# Standard Attention: A Memory-Bound Operation

This notebook explores the **standard attention mechanism** and demonstrates why it becomes a bottleneck for long sequences. We'll use a simple GPU simulator to make the memory hierarchy constraints tangible.

## Prerequisites

You should be familiar with:
- Matrix multiplication
- The transformer architecture (at a high level)
- Basic GPU concepts (the idea that GPUs have fast compute but memory bandwidth is limited)

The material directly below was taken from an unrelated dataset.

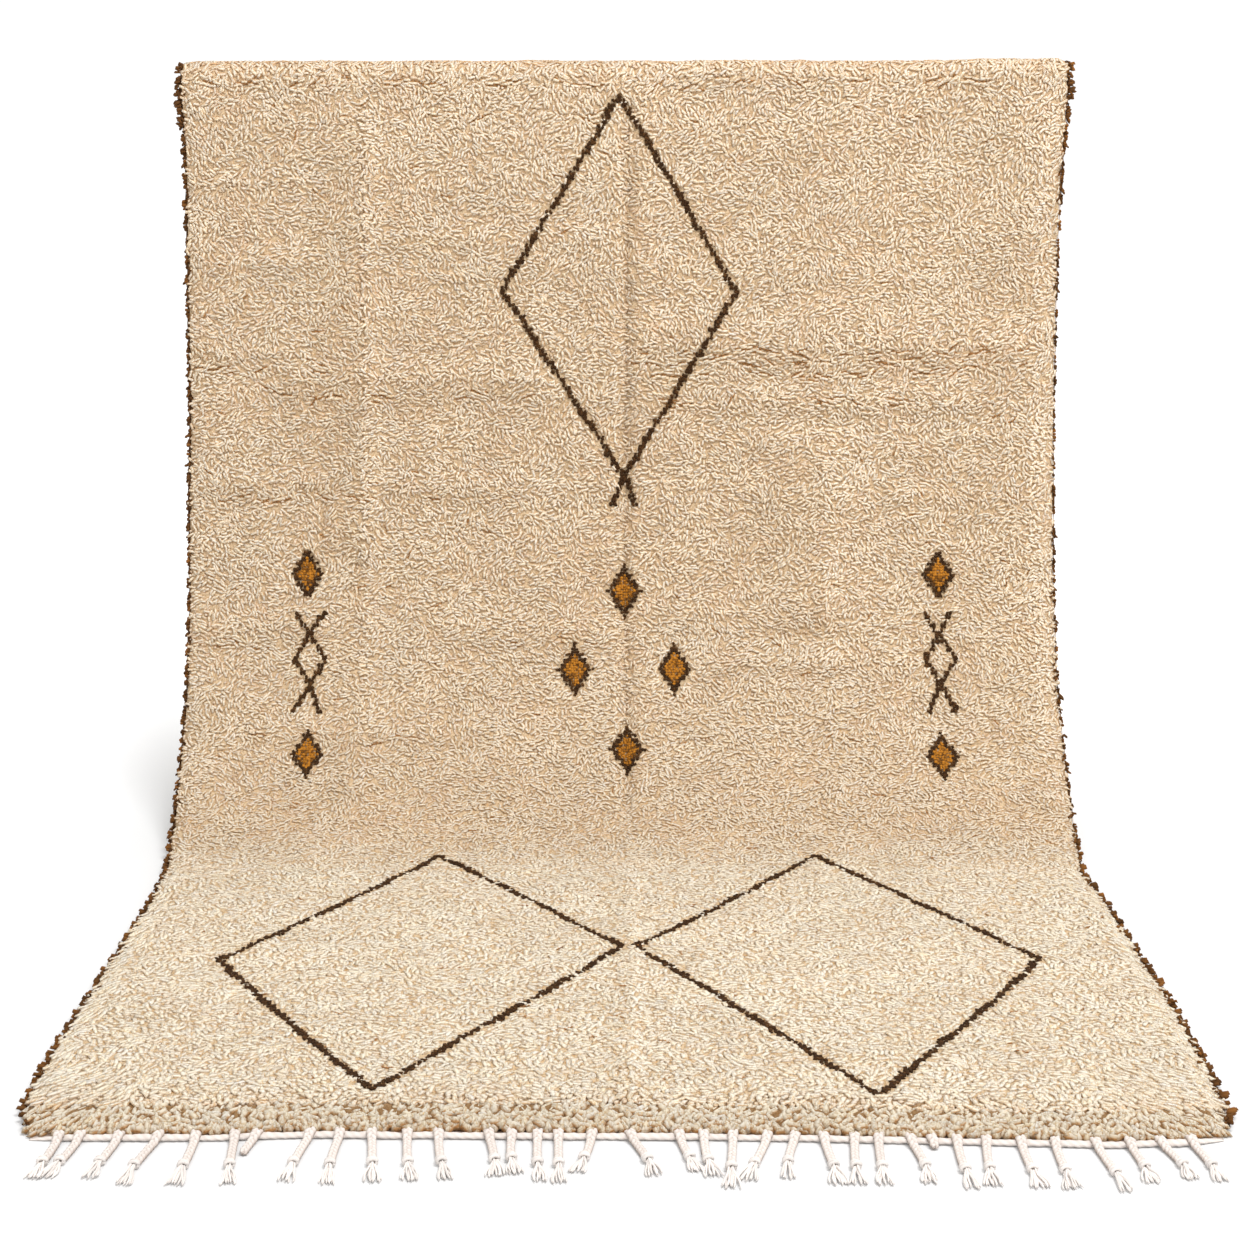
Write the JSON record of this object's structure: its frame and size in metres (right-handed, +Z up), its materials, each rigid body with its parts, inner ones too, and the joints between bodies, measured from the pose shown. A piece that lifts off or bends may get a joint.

## 1. The Attention Equation

Given input matrices **Q** (queries), **K** (keys), and **V** (values), attention computes:

$$\text{Attention}(Q, K, V) = \text{softmax}\left(\frac{QK^T}{\sqrt{d}}\right) V$$

Where:
- $Q, K, V \in \mathbb{R}^{N \times d}$ — N is sequence length, d is head dimension
- $QK^T \in \mathbb{R}^{N \times N}$ — the **attention matrix** (this is the problem!)
- $\sqrt{d}$ — scaling factor to keep gradients stable

### The Quadratic Problem

Notice that $QK^T$ produces an $N \times N$ matrix. For a sequence of length 4096:

$$4096 \times 4096 = 16,777,216 \text{ floats}$$

At FP16 (2 bytes/float), that's **32 MB just for one attention matrix**. With multiple heads and layers, this adds up fast.

## 2. Setup: GPU Simulator

We'll use a simple simulator that models the key characteristics of GPU memory hierarchy.

### Quick Terminology

- **FLOP** (Floating Point Operation): A single math operation on decimal numbers — one addition, one multiplication, etc. 

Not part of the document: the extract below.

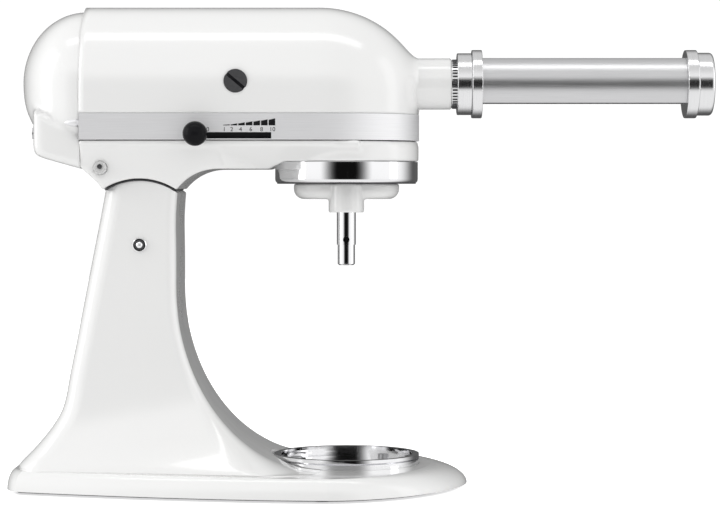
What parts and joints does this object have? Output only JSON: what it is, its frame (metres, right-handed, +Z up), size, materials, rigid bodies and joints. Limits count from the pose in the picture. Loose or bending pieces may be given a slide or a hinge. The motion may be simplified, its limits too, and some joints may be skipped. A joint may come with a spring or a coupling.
{
  "type": "stand mixer with pasta cutter",
  "caption": "Tilt-head stand mixer with a planetary beater drive and a roller pasta cutter plugged into its front power hub.",
  "frame": {"origin": "middle of the bounding box, on the surface the machine stands on", "axes": "+X forward to the power hub and cutter, +Y to the head lock side, +Z up"},
  "size_m": [0.5182, 0.221, 0.355],
  "materials": {
    "white_enamel": "gloss enamel",
    "satin_aluminium": "satin brushed",
    "chrome": "polished",
    "brushed_steel": "brushed",
    "polished_steel": "fine brushed",
    "black_plastic": "gloss",
    "dark_plastic": "matt",
    "rubber": "matt",
    "gear_steel": "machined",
    "bronze": "machined",
    "iron_laminations": "laminated",
    "copper": "copper bars",
    "carbon": "graphite",
    "zinc_steel": "zinc plated"
  },
  "bodies": {
    "pedestal": {"pedestal_casting": "white_enamel", "rubber_feet": "rubber", "bowl_plate": "chrome", "bowl_plate_screws": "zinc_steel", "hinge_pin": "chrome"},
    "head": {"lower_housing": "white_enamel", "upper_housing": "white_enamel", "rear_cover": "white_enamel", "rear_cover_screw": "zinc_steel", "cord_gland": "dark_plastic", "trim_band": "satin_aluminium", "housing_screws": "zinc_steel", "drip_ring": "chrome", "internal_ring_gear": "gear_steel", "field_stator": "iron_laminations", "motor_bearings": "bronze", "rear_bearing_bracket": "zinc_steel", "brush_holders": "dark_plastic", "carbon_brushes": "carbon", "brush_caps": "black_plastic", "centre_bushing": "bronze", "hub_bushing": "bronze", "gear_bracket": "zinc_steel", "speed_control_plate": "zinc_steel"},
    "motor": {"motor_shaft": "gear_steel", "armature_core": "iron_laminations", "commutator": "copper", "cooling_fan": "dark_plastic"},
    "lay_shaft": {"lay_shaft": "gear_steel", "worm_wheel": "bronze"},
    "planetary": {"planetary_hub": "white_enamel", "centre_shaft": "gear_steel", "centre_gear": "gear_steel"},
    "beater": {"beater_shaft": "chrome", "beater_cross_pin": "chrome", "beater_pinion": "gear_steel"},
    "hub_drive": {"hub_bevel_gear": "gear_steel"},
    "speed_control": {"speed_lever": "chrome", "speed_knob": "black_plastic"},
    "head_lock": {"lock_lever": "chrome", "lock_knob": "black_plastic"},
    "hub_clamp": {"hub_clamp_knob": "black_plastic", "hub_clamp_screw": "zinc_steel"},
    "cutter": {"cutter_shank": "polished_steel", "cutter_gear_case": "brushed_steel", "cutter_inner_plate": "polished_steel", "cutter_outer_plate": "polished_steel", "cutter_shroud": "brushed_steel", "cutter_end_cap": "polished_steel", "roller_bushings": "bronze", "stripper_combs": "zinc_steel", "cutter_tie_screws": "zinc_steel"},
    "cutter_drive": {"cutter_drive_shaft": "gear_steel"},
    "front_roller": {"front_cutter_roller": "gear_steel", "front_sync_gear": "gear_steel"},
    "rear_roller": {"rear_cutter_roller": "gear_steel", "rear_sync_gear": "gear_steel"}
  },
  "joints": [
    {"name": "head_tilt", "type": "hinge", "parent": "pedestal", "child": "head", "pos_m": [-0.1614, 0, 0.1804], "axis": [0, -1, 0], "range_deg": [0, 42]},
    {"name": "motor_spin", "type": "hinge", "parent": "head", "child": "motor", "pos_m": [-0.1119, 0, 0.2985], "axis": [1, 0, 0], "continuous": true},
    {"name": "lay_shaft_spin", "type": "hinge", "parent": "head", "child": "lay_shaft", "pos_m": [-0.04141, 0.027, 0.2985], "axis": [0, 0, 1], "continuous": true},
    {"name": "planetary_spin", "type": "hinge", "parent": "head", "child": "planetary", "pos_m": [-0.0119, 0, 0.23], "axis": [0, 0, 1], "continuous": true},
    {"name": "beater_spin", "type": "hinge", "parent": "planetary", "child": "beater", "pos_m": [-0.0119, -0.022, 0.2], "axis": [0, 0, 1], "continuous": true},
    {"name": "hub_spin", "type": "hinge", "parent": "head", "child": "hub_drive", "pos_m": [0.0181, 0, 0.2985], "axis": [1, 0, 0], "continuous": true},
    {"name": "speed_slide", "type": "slide", "parent": "head", "child": "speed_control", "axis": [1, 0, 0], "range_m": [0, 0.05]},
    {"name": "lock_turn", "type": "hinge", "parent": "head", "child": "head_lock", "pos_m": [-0.1674, 0.058, 0.244], "axis": [0, 1, 0], "range_deg": [-60, 0]},
    {"name": "clamp_turn", "type": "hinge", "parent": "head", "child": "hub_clamp", "pos_m": [0.0541, 0.025, 0.2985], "axis": [0, 1, 0], "range_deg": [-720, 0]},
    {"name": "cutter_pull_off", "type": "slide", "parent": "head", "child": "cutter", "axis": [1, 0, 0], "range_m": [0, 0.045]},
    {"name": "cutter_drive_spin", "type": "hinge", "parent": "cutter", "child": "cutter_drive", "pos_m": [0.0481, 0, 0.2985], "axis": [1, 0, 0], "continuous": true},
    {"name": "front_roller_spin", "type": "hinge", "parent": "cutter", "child": "front_roller", "pos_m": [0.1381, -0.008, 0.2985], "axis": [1, 0, 0], "continuous": true},
    {"name": "rear_roller_spin", "type": "hinge", "parent": "cutter", "child": "rear_roller", "pos_m": [0.1381, 0.008, 0.2985], "axis": [1, 0, 0], "continuous": true}
  ],
  "couplings": [
    {"joint": "lay_shaft_spin", "follows": "motor_spin", "ratio": -0.2},
    {"joint": "planetary_spin", "follows": "motor_spin", "ratio": 0.1},
    {"joint": "beater_spin", "follows": "motor_spin", "ratio": -0.3},
    {"joint": "hub_spin", "follows": "motor_spin", "ratio": 0.2},
    {"joint": "cutter_drive_spin", "follows": "motor_spin", "ratio": 0.2},
    {"joint": "front_roller_spin", "follows": "motor_spin", "ratio": -0.13333},
    {"joint": "rear_roller_spin", "follows": "motor_spin", "ratio": 0.13333}
  ]
}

  *Example*: A matrix multiply $C = A \times B$ where $A$ and $B$ are both 1000×1000 requires:
  - Each element of $C$ needs 1000 multiplications and 1000 additions (dot product of a row and column)
  - $C$ has 1000×1000 = 1M elements
  - Total: 1M elements × 2000 ops = **2 billion FLOPs**
  
  General formula: multiplying $(M \times K)$ by $(K \times N)$ costs $2 \times M \times N \times K$ FLOPs.

- **Cycle**: One "tick" of the GPU clock. A modern GPU runs at ~1-2 GHz, meaning 1-2 billion cycles per second. We use cycles as our unit of time because it lets us reason about *ratios* without worrying about actual clock speeds.

### Our Simulated GPUs

We model three generations of NVIDIA GPUs. Notice how newer GPUs become increasingly **compute-bound** — their compute throughput grows faster than memory bandwidth:

In [1]:
from src.gpu_sim import GPUSpec, Profiler, Tensor

# Compare three generations of GPUs
gpus = [GPUSpec.sim_v100(), GPUSpec.sim_a100(), GPUSpec.sim_h100()]

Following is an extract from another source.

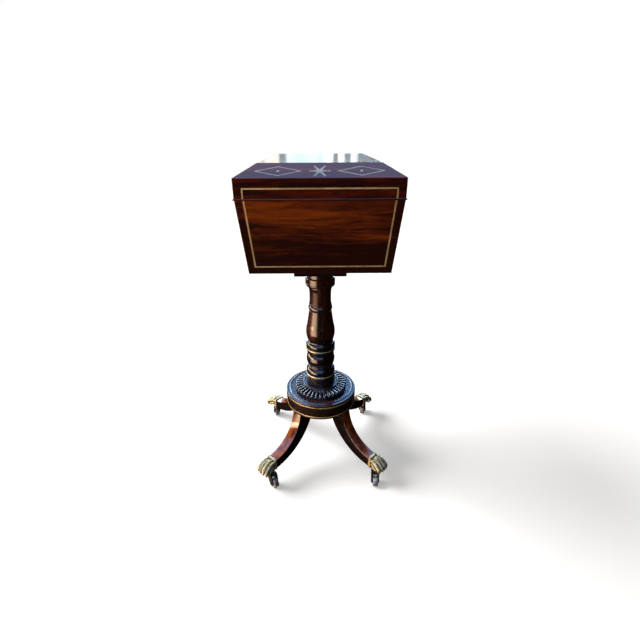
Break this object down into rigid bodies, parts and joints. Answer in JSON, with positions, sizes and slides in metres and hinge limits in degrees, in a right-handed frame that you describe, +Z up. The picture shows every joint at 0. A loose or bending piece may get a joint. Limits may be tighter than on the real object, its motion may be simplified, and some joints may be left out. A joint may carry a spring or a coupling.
{
  "type": "teapoy",
  "caption": "Tea chest with a hinged hipped lid, lined in brass, on a turned column, round platform, sabre legs, paw caps and castors.",
  "frame": {"origin": "on the floor under the middle of the column", "axes": "+Z up, Y along the chest, +X towards the hinges of the lid, -X towards the lock"},
  "size_m": [0.3326, 0.4228, 0.754],
  "materials": {
    "rosewood_case": "french polished",
    "rosewood_turned": "french polished",
    "rosewood_leg": "french polished",
    "mahogany_inside": "satin",
    "ebony_knob": "polished",
    "brass_inlay": "worn polish",
    "brass_cast": "patinated",
    "brass_hardware": "satin",
    "castor_metal": "dark patina",
    "castor_wheel": "worn",
    "steel_screw": "dull",
    "bowl_glass": "clear"
  },
  "bodies": {
    "stand_and_case": {"leg_front_left": "rosewood_leg", "paw_cap_front_left": "brass_cast", "leg_front_right": "rosewood_leg", "paw_cap_front_right": "brass_cast", "leg_back_left": "rosewood_leg", "paw_cap_back_left": "brass_cast", "leg_back_right": "rosewood_leg", "paw_cap_back_right": "brass_cast", "castor_pintles": "castor_metal", "platform": "rosewood_turned", "platform_brass_lines": "brass_inlay", "gadrooned_collar": "rosewood_turned", "column": "rosewood_turned", "column_brass_rings": "brass_inlay", "bearer_block": "rosewood_case", "bearer_screws": "steel_screw", "case_front_end": "rosewood_case", "case_back_end": "rosewood_case", "case_left_side": "rosewood_case", "case_right_side": "rosewood_case", "case_bottom": "mahogany_inside", "case_stringing": "brass_inlay", "hinge_case_leaves": "brass_hardware", "hinge_pins": "brass_hardware", "brass_screws": "brass_hardware", "lock_case": "brass_hardware", "key_escutcheon": "brass_hardware", "partitions": "mahogany_inside", "bowl_board": "mahogany_inside", "glass_bowl_left": "bowl_glass", "glass_bowl_right": "bowl_glass", "canister_front": "mahogany_inside", "canister_back": "mahogany_inside", "canister_lid_front": "mahogany_inside", "canister_lid_back": "mahogany_inside", "canister_knobs": "ebony_knob"},
    "lid": {"lid_rail_front": "rosewood_case", "lid_rail_back": "rosewood_case", "lid_rail_left": "rosewood_case", "lid_rail_right": "rosewood_case", "lid_top_panel": "rosewood_case", "lid_lip_moulding": "rosewood_case", "lid_stringing": "brass_inlay", "lid_slope_inlay": "brass_inlay", "hinge_lid_leaves": "brass_hardware", "lid_screws": "brass_hardware", "lock_link_plate": "brass_hardware"},
    "lock_bolt": {"lock_bolt": "brass_hardware"},
    "castor_front_left": {"castor_fork_front_left": "castor_metal", "castor_axle_front_left": "castor_metal"},
    "castor_wheel_front_left": {"castor_wheel_front_left": "castor_wheel"},
    "castor_front_right": {"castor_fork_front_right": "castor_metal", "castor_axle_front_right": "castor_metal"},
    "castor_wheel_front_right": {"castor_wheel_front_right": "castor_wheel"},
    "castor_back_left": {"castor_fork_back_left": "castor_metal", "castor_axle_back_left": "castor_metal"},
    "castor_wheel_back_left": {"castor_wheel_back_left": "castor_wheel"},
    "castor_back_right": {"castor_fork_back_right": "castor_metal", "castor_axle_back_right": "castor_metal"},
    "castor_wheel_back_right": {"castor_wheel_back_right": "castor_wheel"}
  },
  "joints": [
    {"name": "lid_hinge", "type": "hinge", "parent": "stand_and_case", "child": "lid", "pos_m": [0.1429, 0, 0.699], "axis": [0, 1, 0], "range_deg": [0, 100]},
    {"name": "lock_bolt_slide", "type": "slide", "parent": "stand_and_case", "child": "lock_bolt", "axis": [0, 1, 0], "range_m": [0, 0.006]},
    {"name": "castor_swivel_front_left", "type": "hinge", "parent": "stand_and_case", "child": "castor_front_left", "pos_m": [-0.12666, -0.13347, 0.036], "axis": [0, 0, 1], "continuous": true},
    {"name": "castor_roll_front_left", "type": "hinge", "parent": "castor_front_left", "child": "castor_wheel_front_left", "pos_m": [-0.11729, -0.14387, 0.0135], "axis": [0.7431, 0.6691, 0], "continuous": true},
    {"name": "castor_swivel_front_right", "type": "hinge", "parent": "stand_and_case", "child": "castor_front_right", "pos_m": [0.13347, -0.12666, 0.036], "axis": [0, 0, 1], "continuous": true},
    {"name": "castor_roll_front_right", "type": "hinge", "parent": "castor_front_right", "child": "castor_wheel_front_right", "pos_m": [0.13347, -0.14066, 0.0135], "axis": [1, 0, 0], "continuous": true},
    {"name": "castor_swivel_back_left", "type": "hinge", "parent": "stand_and_case", "child": "castor_back_left", "pos_m": [-0.13347, 0.12666, 0.036], "axis": [0, 0, 1], "continuous": true},
    {"name": "castor_roll_back_left", "type": "hinge", "parent": "castor_back_left", "child": "castor_wheel_back_left", "pos_m": [-0.13686, 0.14024, 0.0135], "axis": [-0.9703, -0.2419, 0], "continuous": true},
    {"name": "castor_swivel_back_right", "type": "hinge", "parent": "stand_and_case", "child": "castor_back_right", "pos_m": [0.12666, 0.13347, 0.036], "axis": [0, 0, 1], "continuous": true},
    {"name": "castor_roll_back_right", "type": "hinge", "parent": "castor_back_right", "child": "castor_wheel_back_right", "pos_m": [0.13028, 0.14699, 0.0135], "axis": [-0.9659, 0.2588, 0], "continuous": true}
  ]
}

print(f"{'GPU':<20} | {'SRAM':>12} | {'Compute/HBM':>12} | {'Trend'}")
print("-" * 65)
for g in gpus:
    sram_kb = g.sram_size * g.bytes_per_float / 1024
    ratio = g.flop_rate / g.hbm_bandwidth
    print(f"{g.name:<20} | {sram_kb:>9.0f} KB | {ratio:>10.0f}x | ", end="")
    if ratio < 100:
        print("Less compute-bound")
    elif ratio < 200:
        print("Compute-bound")
    else:
        print("Very compute-bound")

print("\n→ Newer GPUs are MORE compute-bound, making memory optimization MORE important.")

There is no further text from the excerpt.